Because of the complications that may arise in balancing the employer’s legitimate interest with concerns of discrimination, reasonable accommodations, invasion of privacy, and maintaining confidential medical information, employers should consult with counsel before implementing or revising programs or policies related to drug and alcohol use.

Can We Still Drug Test Employees for Marijuana?

Proposition 64 does not prohibit or limit an employer’s ability to screen for marijuana use as a condition of hiring or promotion. California law continues to allow employers to require pre-employment drug tests and take illegal drug use into consideration in making employment decisions, so long as such policies are applied in a consistent and non-discriminatory manner. Providing adequate disclosures, conditional offers of employment, and obtaining appropriate consent is also imperative before drug testing applicants.

Drug testing current employees, on the other hand, is more complex. While employers are permitted to drug test current employees, this right is subject to limitations under both state and federal law. Drug testing done on an existing employee is permissible if there is “reasonable cause.” For example, an employer may require a drug test if there is a reasonable belief that an employee is under the influence at work in violation of company policy. Red eyes, distant gaze, and the strong aroma of a skunk are all indicators that an employee may be under the influence of marijuana. Ultimately, the law balances the employer’s right to maintain a drug free workplace with the employee’s expectation of privacy. To tip the balance, employers should have express written policies, and obtain prior consent through a written authorization form. Employers should also take care to consider the specific jobs for which drug testing is needed, ensuring that individuals in protected groups are not disparately impacted.

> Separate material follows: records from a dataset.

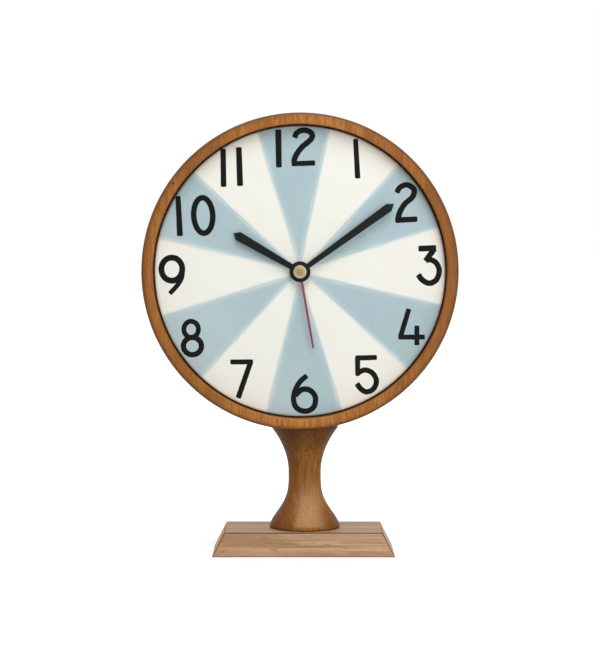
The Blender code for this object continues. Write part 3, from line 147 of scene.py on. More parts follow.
class Graph:
    """A node tree, with short calls for adding, feeding and joining its nodes."""

    def __init__(self, tree: bpy.types.NodeTree) -> None:
        """Work on a tree.

        Args:
            tree: The node tree that the calls add to.
        """
        self.tree = tree

    def add(
        self,
        kind: str,
        settings: dict[str, object] | None = None,
        feeds: dict[str | int, Feed] | None = None,
    ) -> bpy.types.Node:
        """Add a node.

        Args:
            kind: The node's type.
            settings: Its own options, by property name.
            feeds: A value or a socket for each of its inputs, by name or number.

        Returns:
            The node.
        """
        node = self.tree.nodes.new(kind)
        for name, value in (settings or {}).items():
            setattr(node, name, value)
        for name, value in (feeds or {}).items():
            self.feed(node.inputs[name], value)
        return node

    def feed(self, socket: Socket, value: Feed) -> None:
        """Give an input its value, or join another node's output to it.

        Args:
            socket: The input.
            value: A number, tone or vector, or the output to join.
        """
        if isinstance(value, Value):
            value = value.socket
        if isinstance(value, Socket):
            self.tree.links.new(value, socket)
        else:
            socket.default_value = value.linear() if isinstance(value, Tone) else value

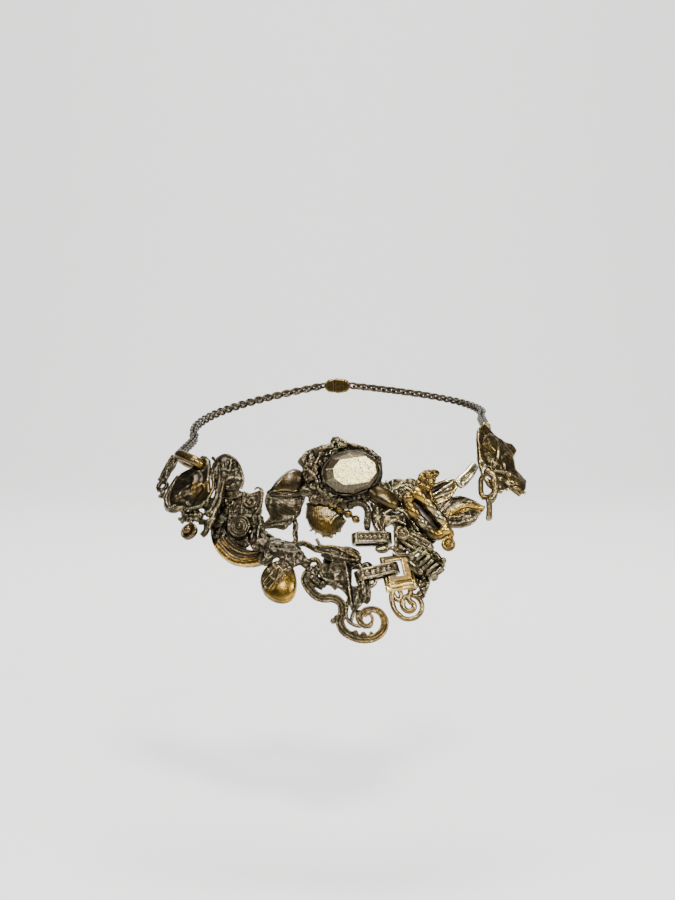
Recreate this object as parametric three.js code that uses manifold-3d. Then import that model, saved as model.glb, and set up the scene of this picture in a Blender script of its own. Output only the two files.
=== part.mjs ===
// Collar choker of cast antique bronze: leaves, scrolls, rings and plates linked into one
// rigid front, a large faceted stone, and a chain that closes the loop round the nape.
// Millimetres, +Z up, the front of the neck faces -Y, origin on the neck's axis.

import * as THREE from 'three';
import { mergeVertices } from 'three/addons/utils/BufferGeometryUtils.js';
import Module from 'manifold-3d';

const wasm = await Module();
wasm.setup();

// ---- Driving dimensions -------------------------------------------------------------------

// The neck that the collar is bent to: an oval column that flares into shoulders and chest.
const NECK = {
  halfWidth: 57, shoulderFlare: 84, shoulderHeight: 12, shoulderSpread: 9,
  halfDepth: 57, chestFlare: 40, chestHeight: -20, chestSpread: 18, roundness: 2.2,
};

// Lifts of the lower two layers of metal above the neck, and the plate thickness.
const LAYER = { back: 0.6, middle: 2.8 };
const PLATE = 1.6;
const EDGE = 0.4;          // chamfer round a cast plate

// Panels: flat work planes laid on the neck, x and z in its front view, turn about the
// vertical and lean back from it in degrees; forward stands a panel off the neck.
const PANELS = {
  leftEnd: { x: -57, z: 14, turn: -33, lean: 36 },
  leftMiddle: { x: -38, z: 8, turn: -14, lean: 24 },
  centreTop: { x: 0, z: 16, turn: 0, lean: 15 },
  centreLow: { x: -4, z: -16, turn: -1, lean: 28 },
  rightMiddle: { x: 28, z: 0, turn: 7, lean: 23 },
  rightEnd: { x: 50, z: 13, turn: 19, lean: 30 },
  shoulder: { x: 63.8, z: 28, turn: 42, lean: 32, forward: 16.5 },
};

const STONE = { length: 20.4, width: 15.6, table: 0.68, tableWidth: 0.6, pavilion: 1.4, crown: 3.2 };
const STONE_SEAT = { x: 5.2, y: 7.7, lift: 5.2, roll: 8 };
const SETTING_SEAT = { x: 1.9, y: 8.9, lift: LAYER.middle };
const BEZEL = { gap: 0.4, wall: 1.1, height: 2.6, plate: 2.0 };

// Rings: outside length and width, and thickness of the wire.
const END_RING = { length: 14.8, width: 8, wire: 2.3 };
const SMOOTH_LINK = { length: 12.6, width: 8.4, wire: 2.8 };
const LONG_LINK = { length: 22, width: 9.6, wire: 3 };
const SHOULDER_RING = { length: 12.4, width: 8, wire: 2.1 };

// Straps: band rings with an oval section, seen on their outside face.
const STRAP = { depth: 6.4, band: 4.4, wall: 1.2 };
const UPPER_STRAP_LENGTH = 15.6;
const LOWER_STRAP_LENGTH = 17.6;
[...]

Lastly, it is important to reconsider whether drug testing—while permitted by law—is a necessary business practice in the first place. The administration of employee drug testing programs can be costly and logistically burdensome, and employers who are not subject to an explicit drug testing mandate (i.e. federal government contractors, trucking companies, etc.) should evaluate the costs and benefits of testing for marijuana at all.

Takeaways

  • Confer with your leadership team to discuss how your company feels about marijuana use off-duty and whether certain laws may require regulating employees’ off-duty conduct.
  • Review and revise your employee handbook to confirm your policies align with company objectives and that your policy does not vaguely refer to legal or illegal drugs.
  • Confer with legal counsel to determine whether your organization or certain positions may be subject to federally mandated marijuana prohibitions.
  • Confirm consent forms and disclosures related to drug testing are up to date.